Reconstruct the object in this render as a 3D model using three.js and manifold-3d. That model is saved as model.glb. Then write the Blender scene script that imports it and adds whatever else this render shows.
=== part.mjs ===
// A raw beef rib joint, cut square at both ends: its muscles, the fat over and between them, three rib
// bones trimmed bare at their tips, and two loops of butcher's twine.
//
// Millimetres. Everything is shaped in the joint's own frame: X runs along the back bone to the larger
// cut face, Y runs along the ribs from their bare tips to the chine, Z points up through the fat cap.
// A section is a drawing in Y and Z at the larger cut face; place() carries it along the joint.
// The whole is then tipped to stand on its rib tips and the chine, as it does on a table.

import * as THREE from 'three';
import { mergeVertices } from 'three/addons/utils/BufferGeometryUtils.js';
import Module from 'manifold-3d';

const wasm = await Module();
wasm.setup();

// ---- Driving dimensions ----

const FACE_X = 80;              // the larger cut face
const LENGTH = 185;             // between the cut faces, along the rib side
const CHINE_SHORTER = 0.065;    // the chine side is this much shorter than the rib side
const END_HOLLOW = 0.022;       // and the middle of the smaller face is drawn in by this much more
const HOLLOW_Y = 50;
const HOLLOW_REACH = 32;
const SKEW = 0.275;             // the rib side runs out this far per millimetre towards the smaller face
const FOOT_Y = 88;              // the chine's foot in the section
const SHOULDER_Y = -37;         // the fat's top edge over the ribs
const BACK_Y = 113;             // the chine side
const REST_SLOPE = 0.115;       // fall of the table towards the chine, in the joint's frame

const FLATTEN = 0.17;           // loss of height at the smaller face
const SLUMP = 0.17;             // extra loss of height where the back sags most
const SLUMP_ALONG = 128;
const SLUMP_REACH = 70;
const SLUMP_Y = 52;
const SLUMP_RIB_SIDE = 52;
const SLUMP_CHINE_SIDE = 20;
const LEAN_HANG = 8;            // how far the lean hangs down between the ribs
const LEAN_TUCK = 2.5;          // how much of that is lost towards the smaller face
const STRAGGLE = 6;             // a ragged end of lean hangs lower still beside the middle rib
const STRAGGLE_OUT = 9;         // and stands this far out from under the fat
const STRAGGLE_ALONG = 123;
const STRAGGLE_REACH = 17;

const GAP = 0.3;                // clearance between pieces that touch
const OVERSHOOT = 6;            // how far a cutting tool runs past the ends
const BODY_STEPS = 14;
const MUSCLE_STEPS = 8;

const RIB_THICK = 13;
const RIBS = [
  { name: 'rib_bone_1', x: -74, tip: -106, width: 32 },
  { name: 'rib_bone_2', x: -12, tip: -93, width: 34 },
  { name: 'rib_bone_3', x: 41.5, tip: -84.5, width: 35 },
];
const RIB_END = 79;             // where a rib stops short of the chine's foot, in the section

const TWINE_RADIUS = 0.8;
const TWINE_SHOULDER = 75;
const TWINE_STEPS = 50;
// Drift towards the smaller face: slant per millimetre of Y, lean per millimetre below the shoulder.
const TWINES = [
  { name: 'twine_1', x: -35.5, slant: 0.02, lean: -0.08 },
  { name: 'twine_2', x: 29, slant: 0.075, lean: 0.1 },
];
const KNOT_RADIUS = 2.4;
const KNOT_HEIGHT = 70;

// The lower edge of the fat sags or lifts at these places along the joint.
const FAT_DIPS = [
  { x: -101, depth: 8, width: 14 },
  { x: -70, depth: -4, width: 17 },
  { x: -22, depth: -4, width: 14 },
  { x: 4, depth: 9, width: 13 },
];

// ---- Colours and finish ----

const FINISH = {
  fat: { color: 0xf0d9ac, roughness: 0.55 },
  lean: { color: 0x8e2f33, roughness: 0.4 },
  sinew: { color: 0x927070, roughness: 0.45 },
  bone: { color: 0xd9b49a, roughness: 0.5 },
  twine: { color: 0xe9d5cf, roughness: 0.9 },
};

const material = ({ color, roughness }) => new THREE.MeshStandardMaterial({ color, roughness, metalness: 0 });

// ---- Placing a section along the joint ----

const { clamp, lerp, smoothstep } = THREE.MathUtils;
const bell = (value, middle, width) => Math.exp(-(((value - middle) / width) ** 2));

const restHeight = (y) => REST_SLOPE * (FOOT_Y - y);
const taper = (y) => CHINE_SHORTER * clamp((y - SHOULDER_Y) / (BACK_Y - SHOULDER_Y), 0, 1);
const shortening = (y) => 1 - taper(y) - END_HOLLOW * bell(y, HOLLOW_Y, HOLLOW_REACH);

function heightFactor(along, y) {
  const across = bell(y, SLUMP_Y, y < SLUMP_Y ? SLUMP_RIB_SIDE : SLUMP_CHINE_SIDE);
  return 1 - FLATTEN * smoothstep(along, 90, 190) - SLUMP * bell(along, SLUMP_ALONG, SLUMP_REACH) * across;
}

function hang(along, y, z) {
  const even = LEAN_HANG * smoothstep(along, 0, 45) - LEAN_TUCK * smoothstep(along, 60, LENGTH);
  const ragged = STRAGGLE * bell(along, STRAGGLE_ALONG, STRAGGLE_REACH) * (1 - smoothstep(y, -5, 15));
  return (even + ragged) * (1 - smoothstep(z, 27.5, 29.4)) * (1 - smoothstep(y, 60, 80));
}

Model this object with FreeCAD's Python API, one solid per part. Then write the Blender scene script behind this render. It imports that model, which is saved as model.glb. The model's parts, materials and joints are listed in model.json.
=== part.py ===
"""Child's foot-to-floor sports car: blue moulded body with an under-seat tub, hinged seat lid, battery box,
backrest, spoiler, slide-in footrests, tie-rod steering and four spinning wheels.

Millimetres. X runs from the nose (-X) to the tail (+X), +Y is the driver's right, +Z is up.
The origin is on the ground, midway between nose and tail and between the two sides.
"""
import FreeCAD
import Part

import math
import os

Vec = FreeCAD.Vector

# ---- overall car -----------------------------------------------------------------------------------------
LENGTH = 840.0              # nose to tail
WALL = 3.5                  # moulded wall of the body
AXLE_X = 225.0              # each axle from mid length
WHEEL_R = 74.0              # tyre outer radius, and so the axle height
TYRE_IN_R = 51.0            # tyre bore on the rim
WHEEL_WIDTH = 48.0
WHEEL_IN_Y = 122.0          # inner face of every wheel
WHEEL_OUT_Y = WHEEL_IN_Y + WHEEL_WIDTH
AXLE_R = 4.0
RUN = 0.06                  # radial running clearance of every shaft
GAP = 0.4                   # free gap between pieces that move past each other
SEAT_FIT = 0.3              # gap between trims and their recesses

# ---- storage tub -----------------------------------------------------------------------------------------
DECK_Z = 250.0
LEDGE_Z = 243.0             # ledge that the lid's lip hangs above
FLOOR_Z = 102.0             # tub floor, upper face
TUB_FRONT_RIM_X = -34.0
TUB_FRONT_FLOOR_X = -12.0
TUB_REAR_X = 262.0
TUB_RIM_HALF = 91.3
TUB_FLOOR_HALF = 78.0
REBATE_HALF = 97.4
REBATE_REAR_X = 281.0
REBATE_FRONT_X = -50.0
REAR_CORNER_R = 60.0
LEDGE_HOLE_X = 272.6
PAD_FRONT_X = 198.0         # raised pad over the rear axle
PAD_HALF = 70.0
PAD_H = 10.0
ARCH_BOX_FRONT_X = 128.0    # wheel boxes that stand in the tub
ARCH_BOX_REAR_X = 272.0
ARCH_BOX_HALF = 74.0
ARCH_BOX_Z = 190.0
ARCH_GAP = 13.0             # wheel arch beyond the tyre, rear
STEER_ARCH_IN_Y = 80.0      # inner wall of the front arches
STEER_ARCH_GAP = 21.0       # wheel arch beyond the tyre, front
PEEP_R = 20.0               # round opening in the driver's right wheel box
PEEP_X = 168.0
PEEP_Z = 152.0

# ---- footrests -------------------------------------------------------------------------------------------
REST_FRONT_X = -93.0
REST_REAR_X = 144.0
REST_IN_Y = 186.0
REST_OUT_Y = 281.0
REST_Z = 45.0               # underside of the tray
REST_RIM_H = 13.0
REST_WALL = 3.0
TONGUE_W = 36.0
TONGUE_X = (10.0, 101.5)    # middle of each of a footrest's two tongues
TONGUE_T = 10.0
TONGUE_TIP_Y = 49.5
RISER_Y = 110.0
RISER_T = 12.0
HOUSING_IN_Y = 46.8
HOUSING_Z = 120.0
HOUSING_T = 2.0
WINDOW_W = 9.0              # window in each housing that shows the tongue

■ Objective
Quote only the stretch of lines that starts the data above and ends with the line containing "---- Driving dimensions", both included.

■ Exercise output
Reconstruct the object in this render as a 3D model using three.js and manifold-3d. That model is saved as model.glb. Then write the Blender scene script that imports it and adds whatever else this render shows.
=== part.mjs ===
// A raw beef rib joint, cut square at both ends: its muscles, the fat over and between them, three rib
// bones trimmed bare at their tips, and two loops of butcher's twine.
//
// Millimetres. Everything is shaped in the joint's own frame: X runs along the back bone to the larger
// cut face, Y runs along the ribs from their bare tips to the chine, Z points up through the fat cap.
// A section is a drawing in Y and Z at the larger cut face; place() carries it along the joint.
// The whole is then tipped to stand on its rib tips and the chine, as it does on a table.

import * as THREE from 'three';
import { mergeVertices } from 'three/addons/utils/BufferGeometryUtils.js';
import Module from 'manifold-3d';

const wasm = await Module();
wasm.setup();

// ---- Driving dimensions ----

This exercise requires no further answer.